Wennig was fired as a teacher at the Beit Yaacov seminary last year because of her poems.
“The mothers showed the directors my poem, Purity and they said it was unacceptable for someone who wrote such poems to teach at Beit Yaacov,” she said.
Five years ago when her first book about haredi cinema was published Wennig was asked to appear on television and wondered whether that was alright.
“My husband suggested I write the rabbi. I did and my husband received a call that the rabbi said it was okay to try, to try and see if it would bring any good.”
As Wennig sees it, she lives on the edge, without overstepping any boundaries.
But when she tried to enter politics she was stopped. She had sought to run for the Jerusalem Municipality on the “Awakening ” religious-secular list in 2013. She was promised the number seven spot which could have gotten her elected. But many people were opposed and she faced threats.
“There was a period when my husband couldn’t even go to synagogue and they threatened to throw my children out of school,” she said. She gave in and quit the race.
“Today I meet more and more women looking to change their status in Haredi society,” says Wennig.
“It’s a wish, an attempt to maneuver. Many ultra orthodox women see academics, a drivers license as proof of their ability to maneuver between home and work. Some of them do it silently and avoid any social criticism, and some of them do it out loud knowing they will pay the price.”

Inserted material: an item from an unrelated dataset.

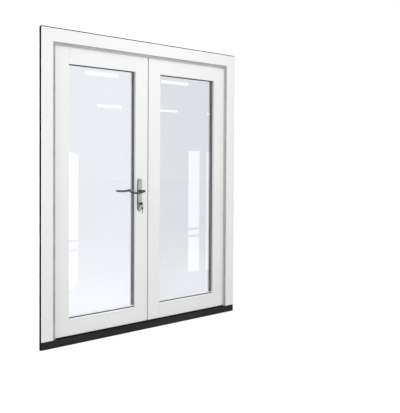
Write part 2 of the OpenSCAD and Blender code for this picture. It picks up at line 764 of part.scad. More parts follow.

She is sad about seeing other women unable to fulfill themselves to the same extent once they return to religious roots.
“Sometimes I feel heartache when I meet other women I knew when they were secular and who have also become religious. I see that some of them have erased themselves. They sacrifice so much to become something they aren’t. When you play the game, you are always subservient to a script you didn’t write and which you don’t always like. I don’t judge them, but I feel its too bad, because I know and believe it’s possible to do otherwise, to be yourself and haredi without one coming at the expense of the other.”